* Begin *

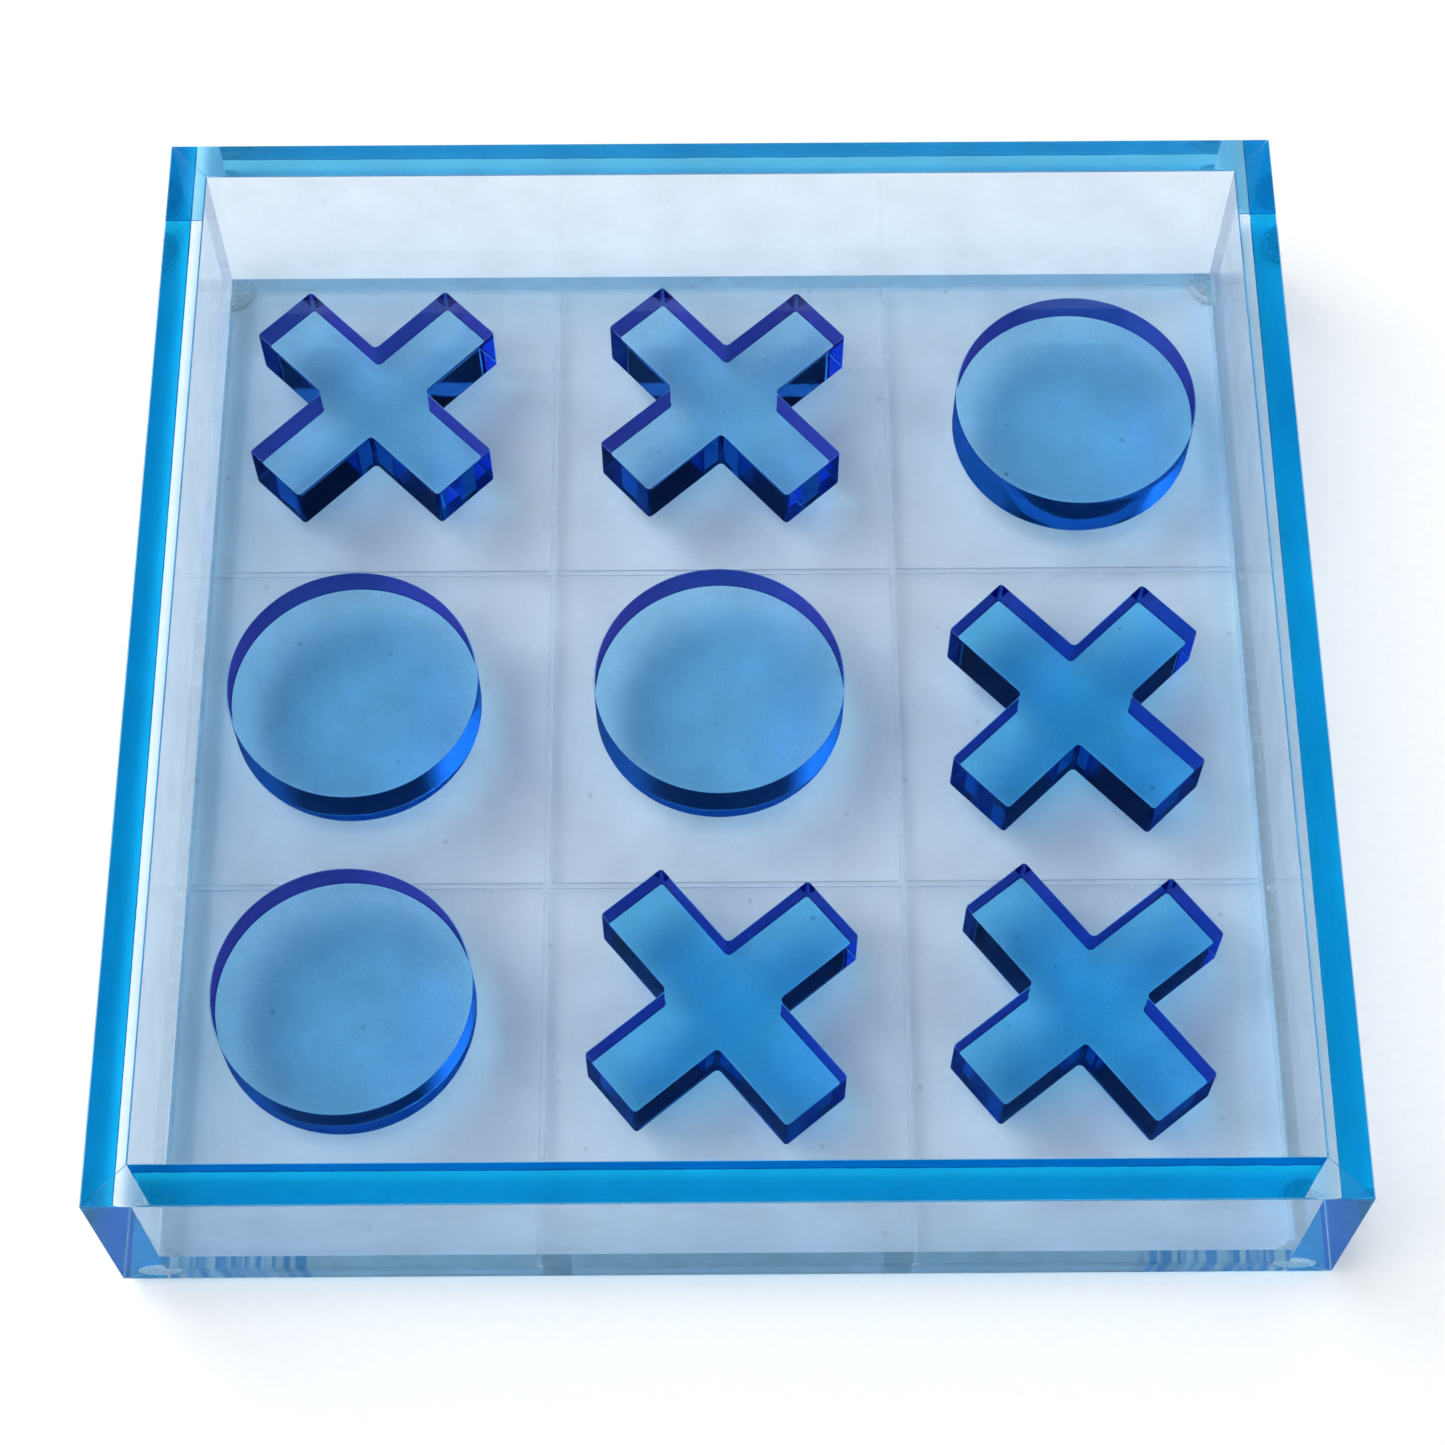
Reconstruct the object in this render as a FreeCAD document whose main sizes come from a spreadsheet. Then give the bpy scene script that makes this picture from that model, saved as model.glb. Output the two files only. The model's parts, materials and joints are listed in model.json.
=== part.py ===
"""Tic tac toe set: a clear tray engraved with a three by three grid, and nine loose markers.

Millimetres. +Z is up and +Y points to the rear of the tray. The origin is the centre of the
tray's plan, on the surface that the feet stand on.
"""
import FreeCAD, Part
import Sketcher
import math
import os

doc = FreeCAD.newDocument("TicTacToe")

# ------------------------------------------------------------------ driving dimensions

DIMENSIONS = (
    ("outer_side", 232, "outside of the square tray"),
    ("wall_height", 46, "walls, from the underside of the base plate to the rim"),
    ("wall_sheet", 8, "thickness of the wall sheet"),
    ("base_sheet", 8, "thickness of the base plate"),
    ("line_width", 1.2, "engraved grid line"),
    ("line_depth", 0.6, "engraved grid line"),
    ("edge_break", 0.3, "polished bevel on the exposed edges"),
    ("marker_sheet", 12, "thickness of the loose markers"),
    ("disc_diameter", 51, "O marker"),
    ("cross_length", 56.5, "X marker, from arm end to arm end"),
    ("cross_arm", 15.5, "X marker, width of an arm"),
    ("notch_radius", 2, "X marker, inside corners"),
    ("tip_radius", 0.8, "X marker, outside corners"),
    ("foot_diameter", 9.5, "bumper foot"),
    ("foot_height", 2.5, "bumper foot"),
    ("foot_round", 0.8, "lower edge of a bumper foot"),
    ("foot_inset", 7, "centre of a foot, in from each outer face"),
)

INNER_SIDE = "(Sizes.outer_side - 2 * Sizes.wall_sheet)"
CELL = "(" + INNER_SIDE + " / 3)"
FLOOR_LEVEL = "(Sizes.foot_height + Sizes.base_sheet)"

# Each wall is the front one turned about the tray's centre.
WALLS = (("wall_front", 0), ("wall_right", 90), ("wall_rear", 180), ("wall_left", 270))

# Feet: name, then which side of the centre they stand on, along X and Y.
FEET = (
    ("foot_front_left", -1, -1),
    ("foot_front_right", 1, -1),
    ("foot_rear_left", -1, 1),
    ("foot_rear_right", 1, 1),
)

# Markers: name, column and row of the cell from the middle one, then how the marker was put
# down in it: shift along X and Y from the cell's centre, and the turn of an X from upright.
MARKERS = (
    ("x_rear_left", -1, 1, -2.1, -0.9, 45.1),
    ("x_rear_centre", 0, 1, 0.4, -0.9, 41.8),
    ("o_rear_right", 1, 1, 3.1, -3.7, 0),
    ("o_middle_left", -1, 0, -3.4, 1.8, 0),
    ("o_middle_centre", 0, 0, -0.9, 2.2, 0),
    ("x_middle_right", 1, 0, -0.7, -1.8, 44.0),
    ("o_front_left", -1, -1, -2.5, 7.4, 0),
    ("x_front_centre", 0, -1, -0.6, 5.8, 39.4),
    ("x_front_right", 1, -1, -1.6, 6.4, 38.1),
)


def make_sheet():
    """One plain number to a row, with its alias beside it."""
    sheet = doc.addObject("Spreadsheet::Sheet", "Sizes")
    for row, (alias, value, meaning) in enumerate(DIMENSIONS, start=1):
        sheet.set("A%d" % row, alias)
        sheet.set("B%d" % row, str(value))
        sheet.set("C%d" % row, meaning)
        sheet.setAlias("B%d" % row, alias)
    doc.recompute()
    return sheet


# ------------------------------------------------------------------ helpers

def origin_feature(body, role):
    """Plane or axis of the body's own origin, such as XY_Plane or Z_Axis."""
    for feature in body.Origin.OriginFeatures:
        if feature.Role == role:
            return feature
    raise ValueError("the origin has no " + role)


def new_body(name):
    body = doc.addObject("PartDesign::Body", name)
    body.Label = name
    return body


def new_sketch(body, name):
    """Empty sketch on the body's XY plane."""
    sketch = body.newObject("Sketcher::SketchObject", name)
    sketch.AttachmentSupport = [(origin_feature(body, "XY_Plane"), "")]
    sketch.MapMode = "FlatFace"
    return sketch


def bind(sketch, name, expression, *constraint):
    """Dimension of a sketch that follows an expression of the sheet."""
    index = sketch.addConstraint(Sketcher.Constraint(*constraint))
    sketch.renameConstraint(index, name)
    sketch.setExpression("Constraints." + name, expression)


def closed_outline(sketch, corners):
    """Straight lines from corner to corner, joined end to start."""
    count = len(corners)
    for index, corner in enumerate(corners):
        following = corners[(index + 1) % count]
        line = Part.LineSegment(FreeCAD.Vector(*corner, 0), FreeCAD.Vector(*following, 0))
        sketch.addGeometry(line, False)
    for index in range(count):
        joint = Sketcher.Constraint("Coincident", index, 2, (index + 1) % count, 1)
        sketch.addConstraint(joint)


def rectangle(sketch, width, depth):
    """Upright rectangle about the sketch's origin, as wide and deep as two expressions say."""
    closed_outline(sketch, [(-9, -7), (9, -7), (9, 7), (-9, 7)])
    for side, direction in enumerate(("Horizontal", "Vertical", "Horizontal", "Vertical")):
        sketch.addConstraint(Sketcher.Constraint(direction, side))
    sketch.addConstraint(Sketcher.Constraint("Symmetric", 0, 1, 2, 1, -1, 1))
    bind(sketch, "width", width, "DistanceX", 0, 1, 0, 2, 18)
    bind(sketch, "depth", depth, "DistanceY", 1, 1, 1, 2, 14)


def pad(body, sketch, height):
    feature = body.newObject("PartDesign::Pad", "Pad")
    feature.Profile = sketch
    feature.setExpression("Length", height)
    doc.recompute()
    return feature


def pad_circle(body, diameter, height):
    sketch = new_sketch(body, "Round")
    circle = Part.Circle(FreeCAD.Vector(0, 0, 0), FreeCAD.Vector(0, 0, 1), 5)
    sketch.addGeometry(circle, False)
    sketch.addConstraint(Sketcher.Constraint("Coincident", 0, 3, -1, 1))
    bind(sketch, "diameter", diameter, "Diameter", 0, 10)
    return pad(body, sketch, height)


def edges_where(feature, wanted):
    """Names of the feature's edges that pass a test."""
    edges = enumerate(feature.Shape.Edges, start=1)
    return ["Edge%d" % number for number, edge in edges if wanted(edge)]


def faces_across_z(feature):
    """Names of the feature's flat faces that look straight up or down."""
    faces = enumerate(feature.Shape.Faces, start=1)
    return ["Face%d" % number for number, face in faces if abs(face.normalAt(0, 0).z) > 0.999]


def is_upright(edge):
    return edge.BoundBox.XLength + edge.BoundBox.YLength < 1e-6


def dress(body, kind, base, names, property_name, expression):
    """Fillet or Chamfer on the named edges or faces of the feature before it."""
    feature = body.newObject("PartDesign::" + kind, kind)
    feature.Base = (base, names)
    feature.setExpression(property_name, expression)
    doc.recompute()
    return feature


# ------------------------------------------------------------------ tray

def make_base_plate():
    """Square plate between the walls, with two grid lines each way engraved in its underside."""
    body = new_body("base_plate")
    outline = new_sketch(body, "Outline")
    rectangle(outline, INNER_SIDE, INNER_SIDE)
    plate = pad(body, outline, "Sizes.base_sheet")

    line = new_sketch(body, "GridLine")
    rectangle(line, "Sizes.line_width", INNER_SIDE)
    line.setExpression("AttachmentOffset.Base.x", CELL + " / 2")
    cut = body.newObject("PartDesign::Pocket", "Engraving")
    cut.Profile = line
    cut.Reversed = True
    cut.setExpression("Length", "Sizes.line_depth")
    doc.recompute()
    if cut.Shape.Volume >= plate.Shape.Volume:
        raise RuntimeError("the grid line cuts nothing")

    lines = body.newObject("PartDesign::PolarPattern", "GridLines")
    lines.Originals = [cut]
    lines.Axis = (origin_feature(body, "Z_Axis"), [""])
    lines.Angle = 360
    lines.Occurrences = 4
    body.Tip = lines
    doc.recompute()
    body.setExpression("Placement.Base.z", "Sizes.foot_height")
    return body


def make_wall(name, turn):
    """Strip of sheet on edge with mitred ends, drawn as the front wall and turned into place."""
    body = new_body(name)
    plan = new_sketch(body, "Plan")
    closed_outline(plan, [(-20, -20), (20, -20), (15, -15), (-15, -15)])
    plan.addConstraint(Sketcher.Constraint("Symmetric", 0, 1, 0, 2, -2))
    plan.addConstraint(Sketcher.Constraint("Symmetric", 2, 2, 2, 1, -2))
    bind(plan, "outer", "Sizes.outer_side", "DistanceX", 0, 1, 0, 2, 40)
    bind(plan, "inner", INNER_SIDE, "DistanceX", 2, 2, 2, 1, 30)
    bind(plan, "reach", "Sizes.outer_side / 2", "DistanceY", 0, 1, -1, 1, 20)
    bind(plan, "sheet", "Sizes.wall_sheet", "DistanceY", 0, 1, 2, 2, 5)
    strip = pad(body, plan, "Sizes.wall_height")

    top = strip.Shape.BoundBox.ZMax
    outside = strip.Shape.BoundBox.YMin

    def is_exposed(edge):
        """Both long edges of the rim, and the outer long edge at the bottom."""
        box = edge.BoundBox
        if box.YLength > 1e-6 or box.ZLength > 1e-6:
            return False
        return box.ZMin > top - 1e-6 or box.YMax < outside + 1e-6

    dress(body, "Chamfer", strip, edges_where(strip, is_exposed), "Size", "Sizes.edge_break")
    body.setExpression("Placement.Base.z", "Sizes.foot_height")
    body.Placement.Rotation = FreeCAD.Rotation(FreeCAD.Vector(0, 0, 1), turn)
    return body


def make_foot(name, side_x, side_y):
    """Round bumper under a corner, across the joint between the walls and the base plate."""
    body = new_body(name)
    button = pad_circle(body, "Sizes.foot_diameter", "Sizes.foot_height")

    def is_lower_rim(edge):
        return edge.BoundBox.ZMax < 1e-6

    dress(body, "Fillet", button, edges_where(button, is_lower_rim), "Radius", "Sizes.foot_round")
    reach = "(Sizes.outer_side / 2 - Sizes.foot_inset)"
    body.setExpression("Placement.Base.x", "%d * %s" % (side_x, reach))
    body.setExpression("Placement.Base.y", "%d * %s" % (side_y, reach))
    return body


# ------------------------------------------------------------------ markers

def make_disc(name):
    """O marker: a solid disc of thick sheet with both rims broken."""
    body = new_body(name)
    blank = pad_circle(body, "Sizes.disc_diameter", "Sizes.marker_sheet")
    dress(body, "Chamfer", blank, faces_across_z(blank), "Size", "Sizes.edge_break")
    return body


def make_cross(name):
    """X marker: two square-ended arms cut in one piece from thick sheet."""
    body = new_body(name)
    arm = new_sketch(body, "Arm")
    rectangle(arm, "Sizes.cross_length", "Sizes.cross_arm")
    bar = pad(body, arm, "Sizes.marker_sheet")

    arms = body.newObject("PartDesign::PolarPattern", "Arms")
    arms.Originals = [bar]
    arms.Axis = (origin_feature(body, "Z_Axis"), [""])
    arms.Angle = 90
    arms.Occurrences = 2
    body.Tip = arms
    doc.recompute()

    half_length = arms.Shape.BoundBox.XMax

    def is_tip(edge):
        """Upright edges at the ends of the arms."""
        return is_upright(edge) and math.hypot(*edge.CenterOfMass[:2]) > half_length

    def is_notch(edge):
        """Upright edges where two arms meet."""
        return is_upright(edge) and math.hypot(*edge.CenterOfMass[:2]) < half_length

    rounded = dress(body, "Fillet", arms, edges_where(arms, is_tip), "Radius", "Sizes.tip_radius")
    relieved = dress(
        body, "Fillet", rounded, edges_where(rounded, is_notch), "Radius", "Sizes.notch_radius"
    )
    dress(body, "Chamfer", relieved, faces_across_z(relieved), "Size", "Sizes.edge_break")
    return body


def place_marker(body, column, row, shift_x, shift_y, turn):
    """Stand the marker on the base plate, near the middle of its cell."""
    body.Placement.Rotation = FreeCAD.Rotation(FreeCAD.Vector(0, 0, 1), turn)
    body.setExpression("Placement.Base.x", "%d * %s + %g" % (column, CELL, shift_x))
    body.setExpression("Placement.Base.y", "%d * %s + %g" % (row, CELL, shift_y))
    body.setExpression("Placement.Base.z", FLOOR_LEVEL)


# ------------------------------------------------------------------ the whole set

def make_set():
    """Every separate piece, in the order it is listed above."""
    bodies = [make_base_plate()]
    for name, turn in WALLS:
        bodies.append(make_wall(name, turn))
    for name, side_x, side_y in FEET:
        bodies.append(make_foot(name, side_x, side_y))
    for name, column, row, shift_x, shift_y, turn in MARKERS:
        make_marker = make_cross if name.startswith("x_") else make_disc
        marker = make_marker(name)
        place_marker(marker, column, row, shift_x, shift_y, turn)
        bodies.append(marker)
    doc.recompute()
    return bodies


def check(bodies):
    """Stop if anything in the document failed or any piece is empty or broken."""
    for item in doc.Objects:
        if "Invalid" in item.State or "Error" in item.State:
            raise RuntimeError(item.Name + " failed: " + str(item.State))
        if item.TypeId == "Sketcher::SketchObject" and not item.FullyConstrained:
            raise RuntimeError(item.Name + " is not fully constrained")
    for body in bodies:
        if body.Shape.isNull() or not body.Shape.isValid() or len(body.Shape.Solids) != 1:
            raise RuntimeError(body.Label + " is not one valid solid")


def export(bodies):
    os.makedirs("parts", exist_ok=True)
    for body in bodies:
        body.Shape.exportStep("parts/" + body.Label + ".step")
        box = body.Shape.BoundBox
        print(
            "%-18s %10.1f mm3   x %7.2f %7.2f   y %7.2f %7.2f   z %6.2f %6.2f"
            % (body.Label, body.Shape.Volume, box.XMin, box.XMax, box.YMin, box.YMax, box.ZMin, box.ZMax)
        )


make_sheet()
pieces = make_set()
check(pieces)
export(pieces)
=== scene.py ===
import json
import math

import bpy
from mathutils import Euler, Matrix, Vector

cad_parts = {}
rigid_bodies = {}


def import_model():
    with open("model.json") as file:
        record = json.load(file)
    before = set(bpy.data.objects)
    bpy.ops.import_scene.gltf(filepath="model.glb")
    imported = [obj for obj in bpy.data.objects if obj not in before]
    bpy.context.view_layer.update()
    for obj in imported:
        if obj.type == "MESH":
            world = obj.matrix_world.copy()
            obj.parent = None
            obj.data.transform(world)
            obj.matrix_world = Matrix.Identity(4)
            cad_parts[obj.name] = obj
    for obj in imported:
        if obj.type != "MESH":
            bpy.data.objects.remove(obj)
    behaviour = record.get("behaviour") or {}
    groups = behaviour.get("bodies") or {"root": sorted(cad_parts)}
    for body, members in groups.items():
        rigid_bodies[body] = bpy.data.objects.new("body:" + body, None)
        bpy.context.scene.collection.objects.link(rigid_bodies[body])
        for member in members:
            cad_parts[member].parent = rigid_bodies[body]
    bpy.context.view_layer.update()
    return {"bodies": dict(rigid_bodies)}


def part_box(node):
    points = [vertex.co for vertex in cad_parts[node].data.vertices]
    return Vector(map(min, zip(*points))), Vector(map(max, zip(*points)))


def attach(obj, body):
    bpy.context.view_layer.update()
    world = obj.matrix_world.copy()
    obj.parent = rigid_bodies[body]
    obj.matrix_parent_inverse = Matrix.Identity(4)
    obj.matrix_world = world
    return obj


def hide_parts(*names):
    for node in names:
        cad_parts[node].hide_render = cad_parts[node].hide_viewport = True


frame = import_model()

# Metres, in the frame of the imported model: +Z is up, +Y points to the rear of the tray, and the
# origin is the centre of the tray's plan on the surface that the feet stand on.
MM = 0.001

# Each wall, by how many degrees it is turned from the front.
WALL_TURNS = {"wall_front": 0, "wall_right": 90, "wall_rear": 180, "wall_left": 270}
FEET = ("foot_front_left", "foot_front_right", "foot_rear_left", "foot_rear_right")
MARKERS = [name for name in frame["bodies"] if name[:2] in ("x_", "o_")]
# The markers that take a darker copy of the marker tint, as painted shade: those towards the right and
# front, further from the light on the left.
SHADED_MARKERS = ("x_middle_right", "x_front_centre", "x_front_right")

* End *

§ SET EXERCISE
In the data above, find the line that contains "obj.matrix_parent_inverse = Matrix.Identity(4)" and the line that contains "frame = import_model()". Repeat exactly those lines and every line between them, and only those.

§ COMPLETED TASK
    obj.matrix_parent_inverse = Matrix.Identity(4)
    obj.matrix_world = world
    return obj


def hide_parts(*names):
    for node in names:
        cad_parts[node].hide_render = cad_parts[node].hide_viewport = True


frame = import_model()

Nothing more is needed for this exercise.